# Some questions



## sz35 (May 16, 2010)

Hello guys!
Some information about my blindsolving: My pb is 3:13 but most of the time I'm around 4:30. I use visual memo and M2+OLD POCHMAN(corners first).I succeed in about 70% of the solves.

1. I would Like to try multi-blind(2 Cubes) but when I solve 1 cube I remember corners solve them and forget about them very fast, so I thought I could solve the corners on both cubes and then edges on both cubes, is that a good idea, or should I solve one full cube and then the other one?

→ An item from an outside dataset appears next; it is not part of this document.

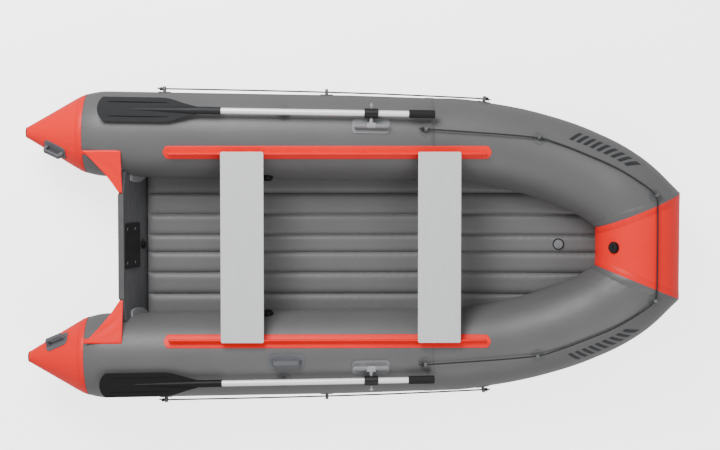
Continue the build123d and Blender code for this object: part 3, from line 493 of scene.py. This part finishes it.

2. When solving OH BLD the best edge method is turbo, right? What is the best corner method?


----------



## CubesOfTheWorld (May 16, 2010)

1. Doing the corners on both cubes then edges is a great idea. Dan Cohen did a 3/4 multi-BLD at Nationals 09, and did corners on all of them, then edges on all of them.


----------



## Sakarie (May 16, 2010)

2. I'd say M2 would be just as good as Turbo, but I'm not sure.

For corners, it's BH (or freestyle commutators).


----------



## sz35 (May 17, 2010)

Sakarie said:


> 2. I'd say M2 would be just as good as Turbo, but I'm not sure.
> 
> For corners, it's BH (or freestyle commutators).



I don't want to learn BH as it's very hard for me to understand is there another method? (If I would learn BH I would use is on 2H solving, don't you think?)


----------



## Mike Hughey (May 17, 2010)

BH is wonderful for corners OH. And I think M2 works pretty well for OH.

But honestly, most anything is really okay for OH - I did 3OP before with OH and it worked okay. It's just a little slower.


----------



## Sakarie (May 17, 2010)

sz35 said:


> Sakarie said:
> 
> 
> > 2. I'd say M2 would be just as good as Turbo, but I'm not sure.
> ...



Of course there are other methods, but you wouldn't want to learn a new method for OH blind, and not use it för 2H. To master a new blindmethod takes too much practice.


----------



## aronpm (May 17, 2010)

CubesOfTheWorld said:


> 1. Doing the corners on both cubes then edges is a great idea. Dan Cohen did a 3/4 multi-BLD at Nationals 09, and did corners on all of them, then edges on all of them.


No, it's not a great idea. If you only want to be able to do a very small number of cubes it's fine. But, for a large number of cubes, it is significantly easier to just solve one cube at a time.


----------



## Inf3rn0 (May 17, 2010)

Do many people do OH BLD?


----------